<<<<

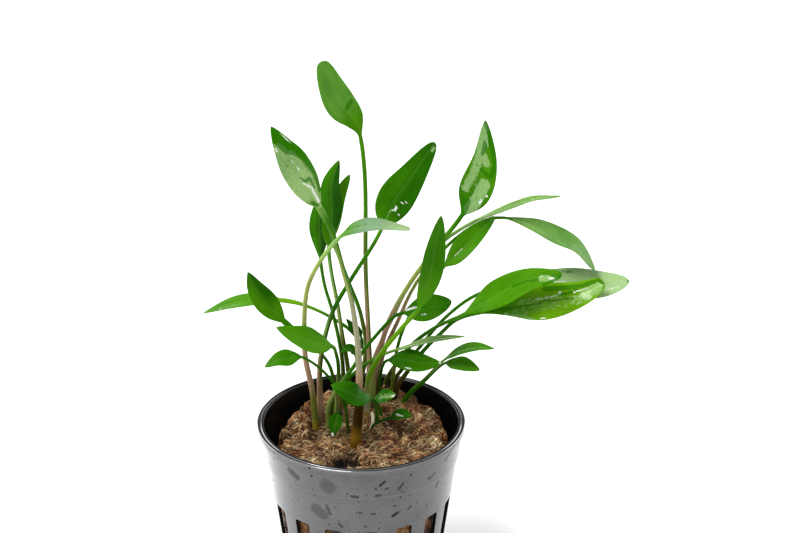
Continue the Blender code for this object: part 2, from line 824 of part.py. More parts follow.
def make_wool(parts):
    finish = material("rockwool", WOOL_BROWN, WOOL_ROUGHNESS)
    wool = object_from(wool_mesh(), "rockwool", parts, finish)
    holes = new_collection("pockets", hidden=True)
    pockets = [leaf_pocket(leaf) for leaf in LEAVES.values()]
    pockets.append(pocket_mesh(*root_rings()))
    for k, pocket in enumerate(pockets):
        as_cutter(object_from(pocket, f"pocket_{k}", holes))
    step = wool.modifiers.new("pockets", "BOOLEAN")
    step.operation = "DIFFERENCE"
    step.solver = "EXACT"
    step.operand_type = "COLLECTION"
    step.collection = holes


def root_rings():
    """The bare root's rings, from where it dives into the rockwool back to the stalk."""
    points = [Vector(p) for p in BARE_ROOT[::-1]]
    half = 0.5 * ROOT_WIDTH
    sections = [(place, half, half, 0.0) for place in route(points, 0, len(points) - 1, ROOT_RINGS)]
    return sections, frames(sections, len(sections) - 1, Vector((1, 0, 0.3)).normalized())


def make_root(parts):
    finish = material("root_white", ROOT_WHITE, ROOT_ROUGHNESS)
    object_from(tube(*root_rings()), "root_white", parts, finish)


def main():
    clear_scene()
    parts = new_collection("potted_cryptocoryne")
    cutters = new_collection("cutters", hidden=True)
    make_pot(parts, cutters)
    make_wool(parts)
    make_leaves(parts)
    make_root(parts)


main()
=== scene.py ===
# %% [markdown]
# # A young cryptocoryne in its net pot
#
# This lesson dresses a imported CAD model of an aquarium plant: thirty slender leaves that stand in a
# plug of brown rockwool, in a black net pot. The CAD model already has every piece in its place, in
# metres, with the pot on Z = 0. Here each piece gets its fine shape and its finish.
#
# The pieces are drawn in millimetres, because all of their sizes are known that way, and each
# finished mesh is brought to metres at the end.

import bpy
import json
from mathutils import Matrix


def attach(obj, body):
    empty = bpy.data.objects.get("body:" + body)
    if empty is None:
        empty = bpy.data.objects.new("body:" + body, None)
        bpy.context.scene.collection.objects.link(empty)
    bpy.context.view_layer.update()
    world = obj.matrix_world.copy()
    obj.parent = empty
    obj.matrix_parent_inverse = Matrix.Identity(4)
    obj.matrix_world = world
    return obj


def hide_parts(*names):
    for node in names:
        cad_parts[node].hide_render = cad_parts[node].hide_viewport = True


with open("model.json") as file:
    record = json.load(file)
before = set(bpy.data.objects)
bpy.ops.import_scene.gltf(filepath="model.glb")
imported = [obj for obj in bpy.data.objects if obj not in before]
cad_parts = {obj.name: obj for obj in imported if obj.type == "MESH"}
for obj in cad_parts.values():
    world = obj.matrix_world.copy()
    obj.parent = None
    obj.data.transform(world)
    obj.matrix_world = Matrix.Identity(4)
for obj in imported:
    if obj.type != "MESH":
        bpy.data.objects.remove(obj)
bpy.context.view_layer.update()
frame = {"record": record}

# %% Blender's modules
import json
import math
import random

import bmesh
import bpy
from mathutils import Matrix, Vector, noise

MM = 0.001
SLOT_OF = {row["node"]: row["material_slot"] for row in frame["record"]["subparts"]}
print(len(SLOT_OF), "CAD nodes to dress")

# %% [markdown]
# ## Small helpers
#
# Colours are written as the hex values that a paint program shows. Blender's shaders work with
# linear light, so one function turns a hex value into linear numbers.


# %% Colours
def linear(code, alpha=1.0):
    """An sRGB hex value as a linear colour."""
    made = []
    for shift in (16, 8, 0):
        value = ((code >> shift) & 255) / 255
        made.append(value / 12.92 if value <= 0.04045 else ((value + 0.055) / 1.055) ** 2.4)
    return (*made, alpha)


# The studio is bright enough to turn the white floor pure white, as in the photograph, so a
# surface must be darker than it shows. Colours read off the photograph go through seen().
STUDIO = 1.5


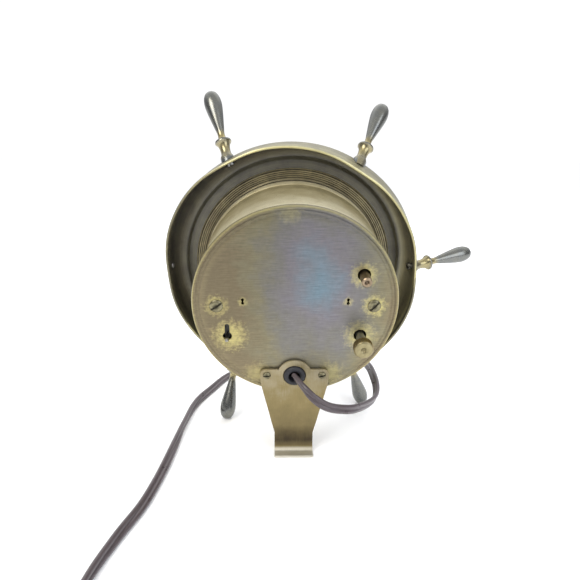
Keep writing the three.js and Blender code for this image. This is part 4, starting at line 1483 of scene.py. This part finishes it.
@dataclass
class BackPlate:
    """The grey back plate with its holes, screws and cord grommet."""

    finishes: Finishes

    @staticmethod
    def halos() -> tuple[Quad, ...]:
        """Where the lacquer is rubbed through: x, z, reach in millimetres and strength."""
        return (
            (*STEM, 5.6, 0.8), (STEM[0], -STEM[1], 7.0, 0.6), (35.4, -18.0, 7.4, 0.75),
            (POST, 0.0, 4.9, 0.75), (-POST, 0.0, 5.0, 0.95), (*SLOTS, 2.2, 0.5),
            (-SLOTS[0], SLOTS[1], 2.2, 0.5), (21.0, CORD_HOLE, 6.0, 0.35), (-21.0, CORD_HOLE, 6.0, 0.35),
            (3.0, 52.0, 5.0, 0.25),
        )

    def plate(self) -> Piece:
        """Presses the plate with its doubled rolled edge and pierces it.

        Returns:
            The plate.
        """
        face = [(0, 0, 0), (47.5, 0, 0), (50.3, 0, 0.05)]
        groove = [(50.7, -0.22, 0), (51.3, -0.22, 0), (51.8, 0.12, 0.05), (52.4, 0.12, 0), (52.8, 0, 0)]
        # The roll's crest carries a bright tone, which is a painted highlight.
        roll = [
            (53.2, 0.42, 0), (54.0, 0.62, 0.1), (54.7, 0.4, 0.55), (PLATE_R, -0.3, 0.4),
            (PLATE_R, -2.5, 0.25),
        ]
        inside = [(53.6, -2.5, 0), (53.6, -1.2, 0), (0, -1.2, 0)]
        mesh = turned([*face, *groove, *roll, *inside], ROUND)
        plate = settle("pressed_back_plate", mesh, STAND.matrix, self.finishes["grey_patina_brass"])
        x, z = KEYHOLE
        slide, half = 6.2, 1.3  # how far the keyhole's slot runs up, and half its width
        holes = [
            *(rod(3.5, -2, 2, STEM[0], up) for up in (STEM[1], -STEM[1])),
            rod(2.5, -2, 2, x, z),
            block((2 * half, 6, slide + 0.2), (x, 0, z + (slide + 0.2) / 2)),
            rod(half, -2, 2, x, z + slide),
            *(rod(1.9, -2, 2, side * POST, 0) for side in (1, -1)),
            rod(4.9, -2, 2, 0, CORD_HOLE),
            *(rod(1.3, -2, 2, side * LEG_SCREW[0], LEG_SCREW[1]) for side in (1, -1)),
        ]
        for side in (-SLOTS[0], SLOTS[0]):
            holes += [rod(0.85, -2, 2, side, up, 20) for up in (1.5, 3.6)]
            holes.append(block((0.9, 4, 2), (side, 0, SLOTS[1])))
        carved(plate, holes, STAND.matrix)
        return mounted(plate, Body.CASE, Slot.PATINA, "back_plate")

    def fittings(self) -> None:
        """Adds the two screws and the rubber grommet."""
        for side, sign, turn in (("left", -1, 0.8), ("right", 1, 0.6)):
            place = STAND.matrix @ Matrix.Translation((sign * POST, 0.3, 0))
            screw = SlottedScrew(3.6, 1.5, 11)
            piece = screw.cut(f"back_screw_{side}", place, turn, self.finishes["oiled_screw_brass"])
            mounted(piece, Body.CASE, Slot.AGED_BRASS, f"plate_screw_{side}")
        head = [(3.1, 3.1, 0), (3.9, 3.8, 0), (5.3, 3.6, 0), (6.1, 2.7, 0), (6.1, 0.2, 0)]
        neck = [(4.6, 0.2, 0), (4.6, -1.5, 0), (5.8, -1.5, 0), (5.8, -3.0, 0), (3.1, -3.0, 0)]
        mesh = turned(softened([*head, *neck], 0.6, closed=True), 64)
        place = STAND.matrix @ Matrix.Translation((0, 0, CORD_HOLE))
        grommet = settle("rubber_grommet", mesh, place, self.finishes["moulded_black_rubber"], 60)
        mounted(grommet, Body.CASE, Slot.RUBBER, "cord_grommet")

    def build(self) -> None:
        """Makes the plate and its fittings."""
        self.plate()
        self.fittings()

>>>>

*GIVEN EXERCISE:* Of the lines above, retype only those from the line containing "Keep writing the" through the line containing "finishes: Finishes", including both, exactly.

*WRITTEN SOLUTION:*
Keep writing the three.js and Blender code for this image. This is part 4, starting at line 1483 of scene.py. This part finishes it.
@dataclass
class BackPlate:
    """The grey back plate with its holes, screws and cord grommet."""

    finishes: Finishes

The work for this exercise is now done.